For Russia, these sales are an important source of
earnings and keep key segments of its defense
industry afloat. Cut off from arms sales from the
West, Beijing has come to rely on Russia more and
more for sophisticated arms and technology. For
those familiar with the acerbic nature of
Russia–China relations over the years, the
announcement of joint military exercises should be
an indication of ganging up. The switch from extreme
hostility to rapprochement is a sea change in the
broader strategic equation. NATO's bombing of
Yugoslavia over Kosovo in 1999 had already
heightened the need felt by China and Russia to
buttress mutual security ties. Pre-9/11 progress in
political, economic and military relations reached a
highpoint with the conclusion of a Sino–Russian
treaty signed by Presidents Putin and Jiang Zemin in
Moscow in July 2001. The invasion of Iraq in March
2003 greatly increased the incentive for such
collaboration, which is what we wish to highlight.
The
Russians and Chinese like Osama look at the
quicksand in which U.S. forces are trying to stay
afloat in Iraq with mixed feelings –– alarm at
what they see as unconstrained, unpredictable U.S.
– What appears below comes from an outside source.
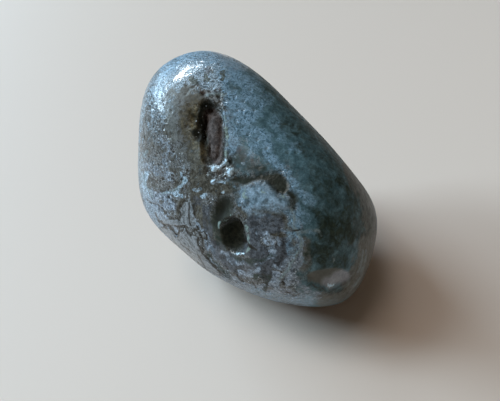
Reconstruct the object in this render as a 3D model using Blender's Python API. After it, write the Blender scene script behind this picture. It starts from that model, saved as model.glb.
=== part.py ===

behavior, and Schadenfreude at the fiasco brought
about by ineptitude on the part of senior civilian
defense officials and careerism among the generals,
many of whom know better but have not the spine to
tell their superiors that the war in Iraq cannot be
won. What seems clear is that because of the
U.S./U.K. attack on Iraq, China and Russia intend to
give each other meaningful political support if
Washington embarks on a new military adventure
–– against Iran, for example.
That
same assurance of mutual support and cooperation
could also serve to embolden the Russians or Chinese
for adventurism of their own-vis-à-vis Taiwan, for
example, or Ukraine –– taking advantage of the
fact that the United States is pinned down and
preoccupied in Iraq.
The
lid is now off Pandora's preventive box. Just before
leaving for Beijing, Defense Minister Ivanov made it
clear that Russia 'reserves the right to carry out
preventive strikes with conventional weaponry on
terror bases anywhere they are found in the world.'
This is a warning to Osama. Indeed, it may be a
short step to applying the 'terrorist' label to
those wearing orange in Kiev. Like subterranean
geological plates that shift imperceptibly, changes
with immense political repercussions can occur so
gradually as to be imperceptible –– until the
earthquake. Over the past several years, there has
been rather broad consensus among specialists that,
despite the gradual rapprochement between Russia and
China, both remain more interested in developing
good relations with the United States than with each
other. This may no longer be the case and the
Russia–China–Osama game plan may work!